More recently, local tourism officials hit upon the idea of charging
visitors for admission to the church in Cizhong--and hired a Buddhist
ticket-taker to do it. The idea was scrapped after residents refused
to unlock the gates and angrily surrounded the tourism chief when
he came to check on the plan.
Another, more insidious threat to the Catholics here is their slowly
dwindling numbers. Many of the young have gone off to find work
in the cities and have become increasingly secularized, seduced
by modernity and materialism. New converts are not exactly plentiful.
*
Yet the devout can take heart from the example of Xu, the man whose
leg was healed by one of the Swiss priests when he was a boy.

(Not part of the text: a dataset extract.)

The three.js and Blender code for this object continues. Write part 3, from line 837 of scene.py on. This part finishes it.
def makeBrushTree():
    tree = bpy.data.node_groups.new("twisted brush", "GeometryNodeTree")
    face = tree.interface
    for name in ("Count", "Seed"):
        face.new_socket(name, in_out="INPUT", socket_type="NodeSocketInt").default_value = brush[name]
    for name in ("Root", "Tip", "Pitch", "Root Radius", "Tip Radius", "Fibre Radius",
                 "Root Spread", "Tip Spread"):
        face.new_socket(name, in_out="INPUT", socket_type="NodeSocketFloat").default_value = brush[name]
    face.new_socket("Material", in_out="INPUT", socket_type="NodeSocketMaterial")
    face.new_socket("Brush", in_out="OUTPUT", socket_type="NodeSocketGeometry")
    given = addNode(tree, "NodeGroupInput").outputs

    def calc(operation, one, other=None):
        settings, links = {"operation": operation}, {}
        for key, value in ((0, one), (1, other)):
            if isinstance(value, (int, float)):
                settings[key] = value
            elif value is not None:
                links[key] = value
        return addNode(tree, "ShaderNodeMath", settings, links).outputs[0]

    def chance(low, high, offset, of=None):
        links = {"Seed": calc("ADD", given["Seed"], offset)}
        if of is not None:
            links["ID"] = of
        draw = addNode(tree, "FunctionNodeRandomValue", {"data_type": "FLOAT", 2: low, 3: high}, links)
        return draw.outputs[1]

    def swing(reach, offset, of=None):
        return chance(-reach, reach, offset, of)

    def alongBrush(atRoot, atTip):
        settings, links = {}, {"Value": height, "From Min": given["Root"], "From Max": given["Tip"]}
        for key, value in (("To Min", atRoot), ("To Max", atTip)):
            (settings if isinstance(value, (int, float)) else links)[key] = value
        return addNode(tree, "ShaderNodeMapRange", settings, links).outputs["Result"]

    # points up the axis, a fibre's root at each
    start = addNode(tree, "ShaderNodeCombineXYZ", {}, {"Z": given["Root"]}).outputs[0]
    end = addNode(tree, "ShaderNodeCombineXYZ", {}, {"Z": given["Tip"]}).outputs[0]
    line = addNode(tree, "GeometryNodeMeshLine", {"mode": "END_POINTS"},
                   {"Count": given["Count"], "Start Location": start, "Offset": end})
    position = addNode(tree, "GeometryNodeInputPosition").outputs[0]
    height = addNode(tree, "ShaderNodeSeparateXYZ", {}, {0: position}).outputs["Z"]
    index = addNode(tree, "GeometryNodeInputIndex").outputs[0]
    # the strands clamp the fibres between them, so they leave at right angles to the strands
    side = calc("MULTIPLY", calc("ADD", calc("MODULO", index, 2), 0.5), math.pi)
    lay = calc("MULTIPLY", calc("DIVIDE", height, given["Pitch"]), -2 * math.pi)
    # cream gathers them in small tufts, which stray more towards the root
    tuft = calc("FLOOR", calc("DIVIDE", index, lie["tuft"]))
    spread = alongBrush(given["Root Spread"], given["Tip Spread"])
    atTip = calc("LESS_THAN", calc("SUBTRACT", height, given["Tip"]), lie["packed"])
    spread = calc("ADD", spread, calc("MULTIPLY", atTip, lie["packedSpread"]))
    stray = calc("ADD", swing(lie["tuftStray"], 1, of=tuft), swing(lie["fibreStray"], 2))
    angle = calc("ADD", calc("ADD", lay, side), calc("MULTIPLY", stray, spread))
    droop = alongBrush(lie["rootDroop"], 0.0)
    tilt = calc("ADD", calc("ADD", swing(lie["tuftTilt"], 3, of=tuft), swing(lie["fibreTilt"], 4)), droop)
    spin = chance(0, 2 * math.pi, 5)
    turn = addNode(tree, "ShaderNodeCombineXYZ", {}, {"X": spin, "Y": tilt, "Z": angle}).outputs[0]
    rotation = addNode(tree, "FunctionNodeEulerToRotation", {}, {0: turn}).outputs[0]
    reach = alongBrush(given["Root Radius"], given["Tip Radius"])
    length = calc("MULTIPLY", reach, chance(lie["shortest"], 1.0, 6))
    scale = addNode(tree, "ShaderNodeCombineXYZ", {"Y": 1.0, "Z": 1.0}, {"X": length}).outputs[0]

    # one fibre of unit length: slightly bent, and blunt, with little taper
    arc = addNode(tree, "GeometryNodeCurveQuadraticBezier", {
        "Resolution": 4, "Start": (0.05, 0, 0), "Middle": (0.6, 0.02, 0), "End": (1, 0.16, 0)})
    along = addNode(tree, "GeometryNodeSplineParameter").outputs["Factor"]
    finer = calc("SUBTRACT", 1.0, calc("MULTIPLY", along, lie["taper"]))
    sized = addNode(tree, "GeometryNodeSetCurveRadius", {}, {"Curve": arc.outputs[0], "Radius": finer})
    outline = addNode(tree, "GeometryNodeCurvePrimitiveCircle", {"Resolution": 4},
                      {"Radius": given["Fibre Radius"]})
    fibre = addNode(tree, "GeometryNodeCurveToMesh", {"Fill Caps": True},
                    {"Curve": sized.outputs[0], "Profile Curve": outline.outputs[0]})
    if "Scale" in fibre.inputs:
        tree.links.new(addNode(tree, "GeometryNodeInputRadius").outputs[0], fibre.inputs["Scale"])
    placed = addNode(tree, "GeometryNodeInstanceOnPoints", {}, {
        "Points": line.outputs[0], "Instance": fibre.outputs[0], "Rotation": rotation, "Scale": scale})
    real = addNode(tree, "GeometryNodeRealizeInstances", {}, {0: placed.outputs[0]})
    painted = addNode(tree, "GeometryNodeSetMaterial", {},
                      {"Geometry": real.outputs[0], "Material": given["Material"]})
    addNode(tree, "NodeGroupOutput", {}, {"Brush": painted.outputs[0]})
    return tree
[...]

Xu was born into a Buddhist family, then became an atheistic Communist
cadre after the Chinese took control of Tibet in 1951.
But under the influence of his devoutly Catholic wife, and still
impressed by the missionaries' kindness to him nearly half a century
before, Xu converted to Catholicism 10 years ago. Pasted on his
living room wall these days is an incongruous triptych of icons:
Jesus in the middle, Mao Tse-tung on the left, soldiers of the People's
Liberation Army on the right.
On Sunday mornings, Xu walks down the narrow dirt track to the
church and joins fellow believers in two hours of praying, singing
and reciting of Scripture.
When Tao is not present to celebrate Mass, the service is led by
church elders--the long-suffering believers who weathered decades
of hardship and persecution, the men and women who sometimes wept
when Tao first began to make regular visits a few years ago.
"They would say to me: 'We're just like orphans, father. No
one takes care of us,' " Tao said.
But, he added, "their faith endured all that time, which just
goes to show that you can't take away what's in people's hearts."